On 10/26/2012 10:58 AM, Nystrom, William D wrote:
> Jed or Shri,
>
> Are there other preconditioners I could use/try now with the petsc thread support besides jacobi?
> I looked around in the documentation for something like least squares polynomial preconditioning
> that is referenced in a paper by Li and Saad titled "GPU-Accelerated Preconditioned Iterative
> Linear Solvers" but did not find anything like that.  Would block jacobi with lu/cholesky for the
> block solves work with the current thread support?
>
> Regarding the performance of my recent runs, I was surprised that I was not getting closer to a
> 16x speedup for the purely vector operations when using 16 threads compared to 1 thread.  I'm
> running on a single node of a cluster where the nodes are dual socked sandybridge cpus and
> the OS is TOSS 2 Linux from Livermore.  So I'm assuming that is not really an "unknown" sort
> of system.  One thing I am wondering is whether there is an issue with my thread affinities.  I am
> setting them but am wondering if there could be issues with which chunk of a vector a given
> threads gets.  For instance, assuming a single mpi process on a single node and using 16 threads,
> I would assume that the vector occupies a contiguous chunk of memory and that it will get divided
> into 16 chunks.  If thread 13 is the first to launch, does it get the first chunk of the vector or the
> 13th chunk of the vector?  If the latter, then I would think my assignment of thread affinities is
> optimal.  If my thread assignment is optimal, then is the less than 16x speedup in the vector
> operations because of memory bandwidth limitations or cache effects?
>
> What profiling tools do you recommend to use with petsc?  I have investigated and tried Openspeedshop,
> HPC Toolkit and Tau but have not tried any with petsc.  I was told that there were some issues with
> using Tau with petsc.  Not sure what they are.  So far, I have liked Tau best.
>
> Dave
>
> ________________________________________
> From: petsc-dev-bounces at mcs.anl.gov [petsc-dev-bounces at mcs.anl.gov] on behalf of John Fettig [john.fettig at gmail.com]
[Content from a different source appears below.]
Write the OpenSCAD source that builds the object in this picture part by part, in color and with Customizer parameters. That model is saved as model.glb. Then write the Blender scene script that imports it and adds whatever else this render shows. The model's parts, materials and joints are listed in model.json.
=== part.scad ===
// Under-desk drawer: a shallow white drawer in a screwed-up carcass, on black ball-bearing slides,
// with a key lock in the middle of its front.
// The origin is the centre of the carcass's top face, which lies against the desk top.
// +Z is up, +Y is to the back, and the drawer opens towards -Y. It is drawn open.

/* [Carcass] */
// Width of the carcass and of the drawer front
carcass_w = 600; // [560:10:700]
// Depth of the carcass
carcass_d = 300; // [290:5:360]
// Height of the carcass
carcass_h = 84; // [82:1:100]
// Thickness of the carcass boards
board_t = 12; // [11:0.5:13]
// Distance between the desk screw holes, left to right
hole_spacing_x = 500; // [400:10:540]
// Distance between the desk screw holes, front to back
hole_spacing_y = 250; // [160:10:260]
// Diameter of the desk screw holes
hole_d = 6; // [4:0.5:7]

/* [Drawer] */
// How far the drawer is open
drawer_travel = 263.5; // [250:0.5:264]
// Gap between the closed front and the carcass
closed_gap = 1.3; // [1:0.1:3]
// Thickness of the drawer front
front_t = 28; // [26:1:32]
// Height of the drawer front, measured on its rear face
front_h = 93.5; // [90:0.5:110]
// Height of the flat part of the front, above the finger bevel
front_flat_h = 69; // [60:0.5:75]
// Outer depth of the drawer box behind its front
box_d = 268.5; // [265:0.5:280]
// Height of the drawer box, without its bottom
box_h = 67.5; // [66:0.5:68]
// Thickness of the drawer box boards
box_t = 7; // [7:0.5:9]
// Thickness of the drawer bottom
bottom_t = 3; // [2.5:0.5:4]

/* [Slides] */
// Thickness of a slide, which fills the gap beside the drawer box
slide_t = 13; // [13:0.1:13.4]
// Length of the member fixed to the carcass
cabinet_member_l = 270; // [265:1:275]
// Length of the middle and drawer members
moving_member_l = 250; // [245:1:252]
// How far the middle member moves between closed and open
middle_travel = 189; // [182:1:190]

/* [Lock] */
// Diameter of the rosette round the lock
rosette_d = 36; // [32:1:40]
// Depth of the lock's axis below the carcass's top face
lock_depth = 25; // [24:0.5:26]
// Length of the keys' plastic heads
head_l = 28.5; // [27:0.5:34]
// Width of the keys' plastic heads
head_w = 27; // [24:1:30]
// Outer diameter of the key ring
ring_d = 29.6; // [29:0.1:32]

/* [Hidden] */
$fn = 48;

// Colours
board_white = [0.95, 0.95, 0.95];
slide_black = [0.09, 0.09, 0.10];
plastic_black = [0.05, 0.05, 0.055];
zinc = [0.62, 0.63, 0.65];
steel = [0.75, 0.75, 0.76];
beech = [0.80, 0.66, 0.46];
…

> Sent: Friday, October 26, 2012 7:47 AM
> To: For users of the development version of PETSc
> Subject: Re: [petsc-dev] Status of pthreads and OpenMP support
>
> On Thu, Oct 25, 2012 at 9:16 PM, Jed Brown <jedbrown at mcs.anl.gov> wrote:
>> On Thu, Oct 25, 2012 at 8:05 PM, John Fettig <john.fettig at gmail.com> wrote:
>>>
>>> What I see in your results is about 7x speedup by using 16 threads.  I
>>> think you should get better results by running 8 threads with 2
>>> processes because the memory can be allocated on separate memory
>>> controllers, and the memory will be physically closer to the cores.
>>> I'm surprised that you get worse results.
>>
>>
>> Our intent is for the threads to use an explicit first-touch policy so that
>> they get local memory even when you have threads across multiple NUMA zones.
>
> Great.  I still think the performance using jacobi (as Dave does)
> should be no worse using 2x(MPI) and 8x(thread) than it is with
> 1x(MPI) and 16x(thread).
>
>>>
>>> It doesn't surprise me that an explicit code gets much better speedup.
>>
>>
>> The explicit code is much less dependent on memory bandwidth relative to
>> floating point.
>>
>>>
>>>
>>>> I also get about the same performance results on the ex2 problem when
>>>> running it with just
>>>> mpi alone i.e. with 16 mpi processes.
>>>>
>>>> So from my perspective, the new pthreads/openmp support is looking
>>>> pretty good assuming
>>>> the issue with the MKL/external packages interaction can be fixed.
>>>>
>>>> I was just using jacobi preconditioning for ex2.  I'm wondering if there
>>>> are any other preconditioners
>>>> that might be multi-threaded.  Or maybe a polynomial preconditioner
>>>> could work well for the
>>>> new pthreads/openmp support.
>>>
>>> GAMG with SOR smoothing seems like a prime candidate for threading.  I
>>> wonder if anybody has worked on this yet?
>>
>>
>> SOR is not great because it's sequential.
>
> For structured grids we have multi-color schemes and temporally
> blocked schemes as in this paper,
>
> http://www.it.uu.se/research/publications/reports/2006-018/2006-018-nc.pdf
>
> For unstructured grids, could we do some analagous decomposition using
> e.g. parmetis?
>
> http://citeseerx.ist.psu.edu/viewdoc/summary?doi=10.1.1.135.4764
>
> Regards,
> John
>
>> A block Jacobi/SOR parallelizes
>> fine, but does not guarantee stability without additional
>> (operator-dependent) damping. Chebyshev/Jacobi smoothing will perform well
>> with threads (but not all the kernels are ready).
>>
>> Coarsening and the Galerkin triple product is more difficult to thread.